Police officer and firefighter-paramedic wages figured in the election of a new Horry County Council chairman, Johnny Gardner, and will continue to be an issue for all council members in the coming months.
With the primary election results barely official, the Horry County Council unanimously approved a possible non-binding referendum for the November general election in which voters could be asked if they are willing to pay higher property taxes to improve public safety.
The council has instructed administrator Chris Eldridge to meet with Horry County fire and police chiefs to find out what they feel is needed to adequately meet public safety needs. The referendum, if approved at the July council meeting, will address the issues of public safety funding for personnel, salary figures and building funds for Horry County projects.

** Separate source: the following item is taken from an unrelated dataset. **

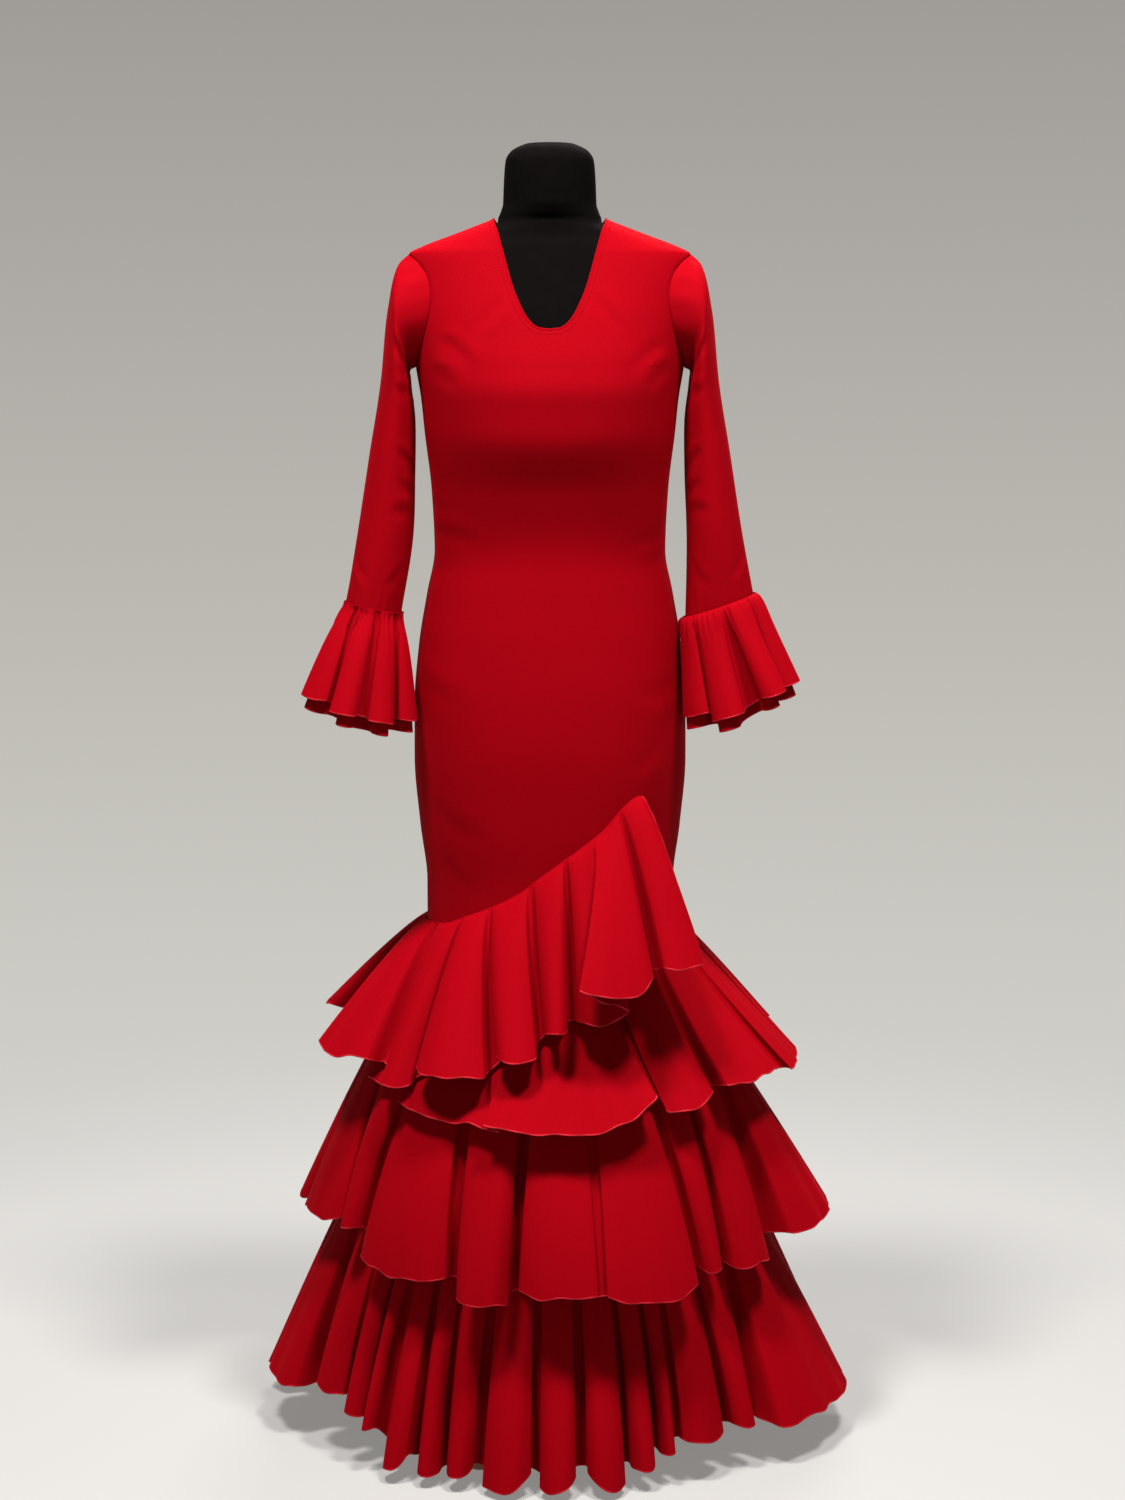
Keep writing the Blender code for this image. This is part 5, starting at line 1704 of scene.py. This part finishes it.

In the Republican primary election, Gardner defeated incumbent council chairman Mark Lazarus by a scant margin for the nomination. With no Democratic opposition on the November ballot, Gardner’s primary victory is tantamount to election. That victory was official after an embarrassing, four-day delay in recounting the more than 24,000 votes cast for Gardner and Lazarus. The chairman is elected countywide.
As a political newcomer, Gardner surprised some by successfully challenging an incumbent. Gardner had a good ground game, prevailing by large margins in outlying precincts and attracting enough votes in coastal urban places. Lazarus surely hurt his re-election chances when he walked out of a Burgess Community meeting where public safety workers challenged his position on wages.
Who knows how many votes Lazarus cost himself in an election that was described as his to lose. To his credit, Lazarus gracefully accepted the outcome and will support a smooth change of leadership.
Gardner campaigned on a commitment to making public safety workers’ pay more competitive. Horry County Fire Rescue and law enforcement departments have lower pay scales than the cities of Myrtle Beach and North Myrtle Beach. Other major scandals have impacted the county police department, but the low pay cannot be fixed with better leadership. The Horry County public safety components must be competitive in wages and benefits, as is the case with area municipalities. The Sun News editorially supported improvements in the City of Myrtle Beach public safety wages and the property tax increase necessary to fund them.
Nobody likes a tax increase and elected bodies fully understand that. A majority of taxpayers will support increased taxes when they are convinced of the need. That is a dynamic illustrated by the approval of the three RIDE retail sales taxes that have financed significant new area highways, including S.C. 22 and S.C. 31. The dynamic also may be driving the November referendum. The motion was from Tyler Servant, who as a councilman has never voted for a tax increase.
He said public safety is a core mission of government and a tax increase may be justified if the people believe it to be necessary. The fact is, a millage increase may be necessary, period. Gardner, who will take office in January, also said he’s not ruling out a tax increase. “The short answer is ‘no, no tax increase,’ the long answer is ‘never say never.’ ”
While that’s a better answer than the ridiculous pledge made by some elected people to not vote for any tax increase no matter what, county council members, and Gardner, should not count on popular opposition to taxes freeing them of their responsibilities for properly financed public safety departments.
A lifelong Horry County resident, Gardner is a graduate of Coastal Carolina University and the University of South Carolina Law School. He’s been a Conway attorney for 20 years and served as an Army officer in the 82nd Airborne Division. Being a council newcomer certainly doesn’t have to be a drawback. “This is a big county, and a lot of diverse interest. We’re going to make sure that the council’s decisions are in the best interest of the entire county.”